Begin at the line containing "Write part 2" in the entries below and end at the line containing "return u, w"; transcribe that range exactly and nothing outside it.

Excerpted data:

:::::

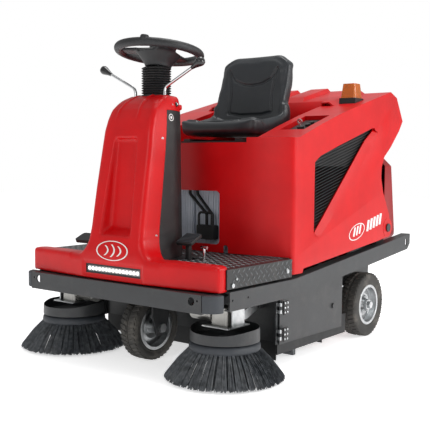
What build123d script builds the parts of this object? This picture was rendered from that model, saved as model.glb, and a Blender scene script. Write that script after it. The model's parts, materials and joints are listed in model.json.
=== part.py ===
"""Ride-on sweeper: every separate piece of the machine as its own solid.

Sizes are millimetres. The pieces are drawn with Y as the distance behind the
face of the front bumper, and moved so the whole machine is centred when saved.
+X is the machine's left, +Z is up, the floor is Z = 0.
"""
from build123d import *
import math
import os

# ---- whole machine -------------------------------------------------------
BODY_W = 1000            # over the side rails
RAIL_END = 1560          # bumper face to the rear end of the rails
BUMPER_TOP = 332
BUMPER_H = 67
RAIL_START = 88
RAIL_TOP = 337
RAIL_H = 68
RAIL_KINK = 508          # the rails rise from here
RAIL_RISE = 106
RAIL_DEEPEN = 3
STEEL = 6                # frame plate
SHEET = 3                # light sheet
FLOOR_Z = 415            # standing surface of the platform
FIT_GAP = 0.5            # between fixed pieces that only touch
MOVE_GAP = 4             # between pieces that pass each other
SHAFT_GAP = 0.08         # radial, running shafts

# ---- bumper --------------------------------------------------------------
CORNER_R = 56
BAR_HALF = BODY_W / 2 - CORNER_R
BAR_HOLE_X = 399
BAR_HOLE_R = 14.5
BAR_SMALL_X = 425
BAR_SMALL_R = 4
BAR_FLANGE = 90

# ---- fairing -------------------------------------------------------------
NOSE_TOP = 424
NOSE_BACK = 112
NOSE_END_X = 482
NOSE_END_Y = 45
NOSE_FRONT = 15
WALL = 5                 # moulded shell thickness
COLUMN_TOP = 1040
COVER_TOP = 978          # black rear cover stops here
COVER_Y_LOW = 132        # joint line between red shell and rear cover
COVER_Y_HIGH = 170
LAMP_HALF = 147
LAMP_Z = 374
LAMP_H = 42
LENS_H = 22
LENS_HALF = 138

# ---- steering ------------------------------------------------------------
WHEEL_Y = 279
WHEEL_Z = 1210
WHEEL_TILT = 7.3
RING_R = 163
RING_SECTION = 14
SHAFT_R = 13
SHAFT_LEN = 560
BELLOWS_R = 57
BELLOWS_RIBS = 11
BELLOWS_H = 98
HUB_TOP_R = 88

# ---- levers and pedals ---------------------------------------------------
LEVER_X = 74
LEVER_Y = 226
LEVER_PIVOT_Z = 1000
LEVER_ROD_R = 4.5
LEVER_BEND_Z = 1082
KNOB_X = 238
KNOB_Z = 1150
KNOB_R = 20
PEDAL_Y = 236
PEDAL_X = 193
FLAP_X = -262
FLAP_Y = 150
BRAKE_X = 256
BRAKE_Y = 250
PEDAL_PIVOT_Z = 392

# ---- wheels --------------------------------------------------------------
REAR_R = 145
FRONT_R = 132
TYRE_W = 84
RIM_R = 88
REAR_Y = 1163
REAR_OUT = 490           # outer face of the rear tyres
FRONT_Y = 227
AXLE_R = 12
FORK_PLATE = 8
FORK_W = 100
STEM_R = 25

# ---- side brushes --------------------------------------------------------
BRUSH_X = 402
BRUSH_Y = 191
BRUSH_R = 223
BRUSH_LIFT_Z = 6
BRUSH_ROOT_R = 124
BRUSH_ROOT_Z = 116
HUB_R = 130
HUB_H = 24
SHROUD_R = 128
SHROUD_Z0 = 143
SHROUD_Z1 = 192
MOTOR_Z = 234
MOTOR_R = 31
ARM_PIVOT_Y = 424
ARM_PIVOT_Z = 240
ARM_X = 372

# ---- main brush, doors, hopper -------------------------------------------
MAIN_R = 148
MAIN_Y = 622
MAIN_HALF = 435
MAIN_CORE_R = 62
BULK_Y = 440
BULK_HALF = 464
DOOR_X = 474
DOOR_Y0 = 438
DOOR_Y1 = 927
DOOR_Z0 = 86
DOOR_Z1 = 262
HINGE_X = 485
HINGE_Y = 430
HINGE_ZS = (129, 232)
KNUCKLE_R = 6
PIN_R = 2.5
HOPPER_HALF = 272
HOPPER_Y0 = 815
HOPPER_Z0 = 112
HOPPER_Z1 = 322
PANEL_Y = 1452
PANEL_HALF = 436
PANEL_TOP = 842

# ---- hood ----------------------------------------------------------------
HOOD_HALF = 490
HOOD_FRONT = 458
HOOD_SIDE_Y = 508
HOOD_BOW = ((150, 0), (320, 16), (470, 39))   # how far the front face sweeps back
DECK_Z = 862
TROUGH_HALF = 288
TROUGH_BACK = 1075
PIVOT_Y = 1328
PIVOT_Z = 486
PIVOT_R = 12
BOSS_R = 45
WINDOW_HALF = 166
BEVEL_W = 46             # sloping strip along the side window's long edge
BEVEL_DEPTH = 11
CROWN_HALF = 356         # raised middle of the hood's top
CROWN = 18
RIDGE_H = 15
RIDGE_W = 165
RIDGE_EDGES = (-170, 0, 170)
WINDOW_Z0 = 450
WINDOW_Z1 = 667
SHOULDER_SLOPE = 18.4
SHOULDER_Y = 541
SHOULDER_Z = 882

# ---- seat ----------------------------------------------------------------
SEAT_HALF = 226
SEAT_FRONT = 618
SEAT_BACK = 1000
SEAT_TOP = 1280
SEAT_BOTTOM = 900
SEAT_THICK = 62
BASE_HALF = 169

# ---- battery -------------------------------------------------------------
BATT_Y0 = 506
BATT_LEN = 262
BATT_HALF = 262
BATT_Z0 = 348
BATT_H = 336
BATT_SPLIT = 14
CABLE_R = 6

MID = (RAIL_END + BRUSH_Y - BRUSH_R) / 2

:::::

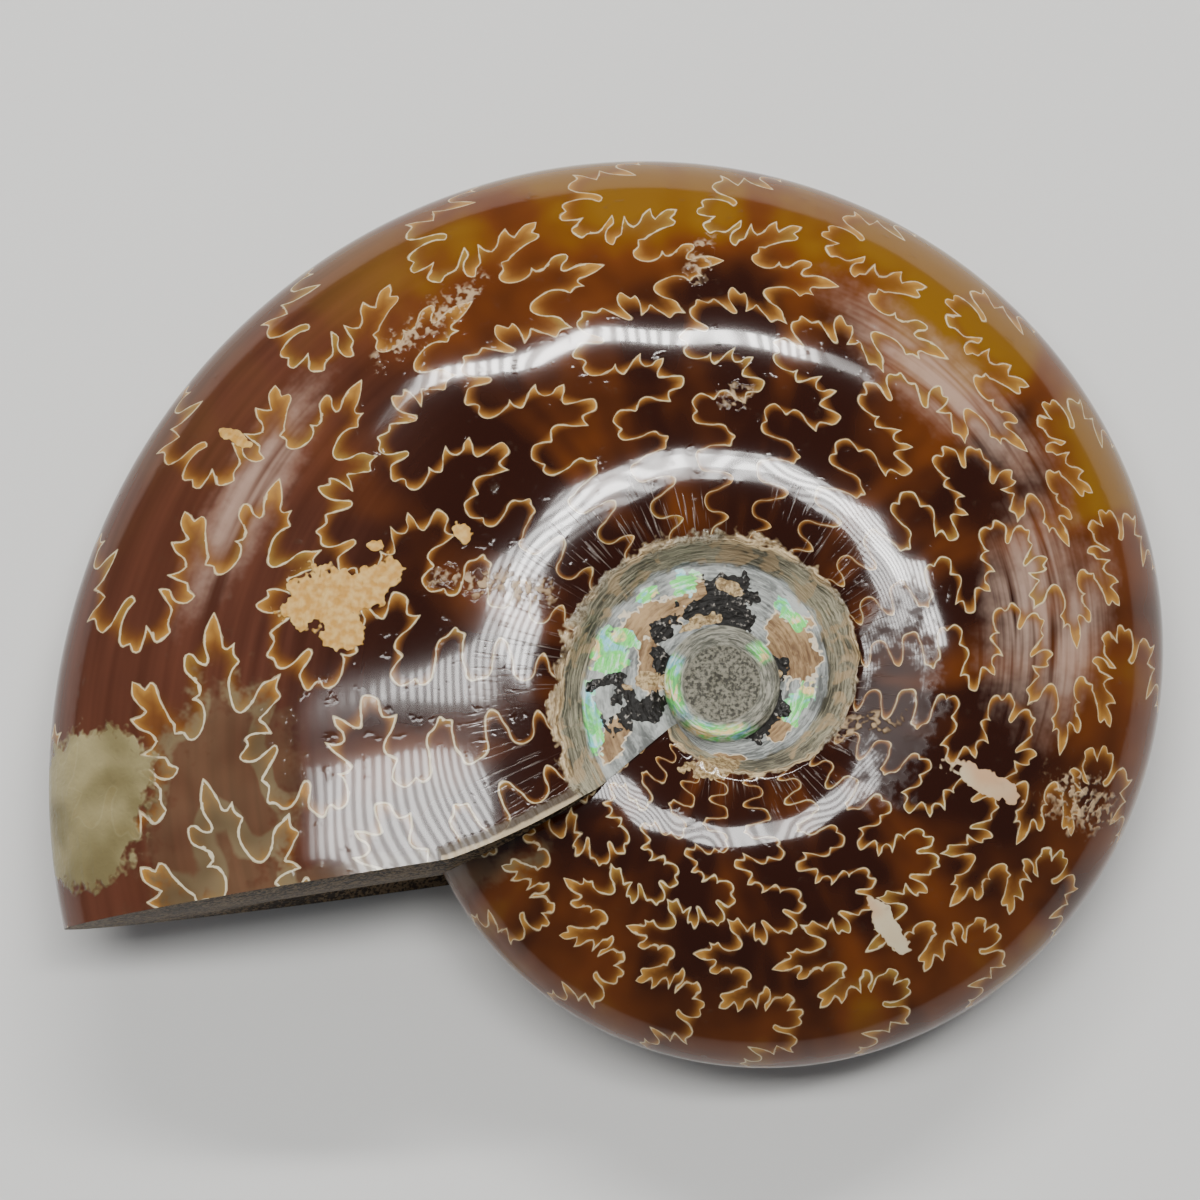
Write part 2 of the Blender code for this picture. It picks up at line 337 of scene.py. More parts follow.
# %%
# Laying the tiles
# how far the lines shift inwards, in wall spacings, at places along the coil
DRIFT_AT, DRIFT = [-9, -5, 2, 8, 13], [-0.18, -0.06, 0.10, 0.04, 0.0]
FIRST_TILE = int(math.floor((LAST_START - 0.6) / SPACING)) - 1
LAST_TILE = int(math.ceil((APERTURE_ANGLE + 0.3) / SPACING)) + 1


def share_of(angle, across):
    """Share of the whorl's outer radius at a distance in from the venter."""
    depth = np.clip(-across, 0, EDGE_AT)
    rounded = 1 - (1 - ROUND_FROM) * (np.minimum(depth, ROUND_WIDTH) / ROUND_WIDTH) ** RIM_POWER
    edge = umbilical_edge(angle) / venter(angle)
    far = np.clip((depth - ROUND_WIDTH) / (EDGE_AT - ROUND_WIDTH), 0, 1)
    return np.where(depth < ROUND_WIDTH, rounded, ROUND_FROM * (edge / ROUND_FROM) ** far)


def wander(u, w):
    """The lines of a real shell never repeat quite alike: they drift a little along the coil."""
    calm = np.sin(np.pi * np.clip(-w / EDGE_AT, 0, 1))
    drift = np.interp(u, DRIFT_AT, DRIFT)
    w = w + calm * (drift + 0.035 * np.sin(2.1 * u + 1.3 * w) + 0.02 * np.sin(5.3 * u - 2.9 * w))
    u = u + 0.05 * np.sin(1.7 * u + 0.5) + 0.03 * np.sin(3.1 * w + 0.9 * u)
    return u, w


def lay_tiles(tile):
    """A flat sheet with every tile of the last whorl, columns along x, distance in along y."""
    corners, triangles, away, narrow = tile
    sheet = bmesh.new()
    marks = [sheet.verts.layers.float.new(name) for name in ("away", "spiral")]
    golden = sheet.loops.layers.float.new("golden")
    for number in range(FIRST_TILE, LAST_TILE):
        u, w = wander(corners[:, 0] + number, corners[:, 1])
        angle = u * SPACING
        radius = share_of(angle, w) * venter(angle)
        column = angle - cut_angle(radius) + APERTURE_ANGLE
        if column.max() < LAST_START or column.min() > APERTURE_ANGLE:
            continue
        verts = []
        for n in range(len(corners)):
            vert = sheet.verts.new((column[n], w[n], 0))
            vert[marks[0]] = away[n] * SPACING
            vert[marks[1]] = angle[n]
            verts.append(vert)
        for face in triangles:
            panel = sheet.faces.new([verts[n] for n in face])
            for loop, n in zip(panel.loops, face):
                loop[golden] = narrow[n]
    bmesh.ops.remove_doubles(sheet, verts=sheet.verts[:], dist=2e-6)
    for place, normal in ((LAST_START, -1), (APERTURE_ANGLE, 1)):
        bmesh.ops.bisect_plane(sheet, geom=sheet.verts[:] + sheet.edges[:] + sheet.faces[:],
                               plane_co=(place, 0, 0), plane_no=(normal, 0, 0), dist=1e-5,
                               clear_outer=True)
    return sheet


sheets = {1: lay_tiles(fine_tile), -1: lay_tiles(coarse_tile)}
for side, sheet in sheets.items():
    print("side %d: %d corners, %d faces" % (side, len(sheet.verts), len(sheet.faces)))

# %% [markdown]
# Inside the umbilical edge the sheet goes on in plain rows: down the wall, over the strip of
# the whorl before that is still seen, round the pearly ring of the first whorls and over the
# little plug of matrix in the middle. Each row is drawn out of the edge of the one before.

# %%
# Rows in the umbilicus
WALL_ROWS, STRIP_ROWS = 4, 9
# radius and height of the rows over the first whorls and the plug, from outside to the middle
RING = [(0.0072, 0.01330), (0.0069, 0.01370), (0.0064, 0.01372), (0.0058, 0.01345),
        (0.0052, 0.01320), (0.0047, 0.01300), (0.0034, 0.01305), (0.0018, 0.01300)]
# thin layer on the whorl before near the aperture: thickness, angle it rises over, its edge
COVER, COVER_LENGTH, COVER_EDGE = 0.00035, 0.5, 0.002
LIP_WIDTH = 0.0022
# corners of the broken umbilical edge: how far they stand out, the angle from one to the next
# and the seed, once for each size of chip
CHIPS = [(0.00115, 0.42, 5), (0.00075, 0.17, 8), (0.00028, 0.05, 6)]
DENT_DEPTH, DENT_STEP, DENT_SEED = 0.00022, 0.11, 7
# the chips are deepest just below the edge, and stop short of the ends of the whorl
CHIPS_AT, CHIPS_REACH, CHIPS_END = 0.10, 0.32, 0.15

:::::

Exercise result:
Write part 2 of the Blender code for this picture. It picks up at line 337 of scene.py. More parts follow.
# %%
# Laying the tiles
# how far the lines shift inwards, in wall spacings, at places along the coil
DRIFT_AT, DRIFT = [-9, -5, 2, 8, 13], [-0.18, -0.06, 0.10, 0.04, 0.0]
FIRST_TILE = int(math.floor((LAST_START - 0.6) / SPACING)) - 1
LAST_TILE = int(math.ceil((APERTURE_ANGLE + 0.3) / SPACING)) + 1


def share_of(angle, across):
    """Share of the whorl's outer radius at a distance in from the venter."""
    depth = np.clip(-across, 0, EDGE_AT)
    rounded = 1 - (1 - ROUND_FROM) * (np.minimum(depth, ROUND_WIDTH) / ROUND_WIDTH) ** RIM_POWER
    edge = umbilical_edge(angle) / venter(angle)
    far = np.clip((depth - ROUND_WIDTH) / (EDGE_AT - ROUND_WIDTH), 0, 1)
    return np.where(depth < ROUND_WIDTH, rounded, ROUND_FROM * (edge / ROUND_FROM) ** far)


def wander(u, w):
    """The lines of a real shell never repeat quite alike: they drift a little along the coil."""
    calm = np.sin(np.pi * np.clip(-w / EDGE_AT, 0, 1))
    drift = np.interp(u, DRIFT_AT, DRIFT)
    w = w + calm * (drift + 0.035 * np.sin(2.1 * u + 1.3 * w) + 0.02 * np.sin(5.3 * u - 2.9 * w))
    u = u + 0.05 * np.sin(1.7 * u + 0.5) + 0.03 * np.sin(3.1 * w + 0.9 * u)
    return u, w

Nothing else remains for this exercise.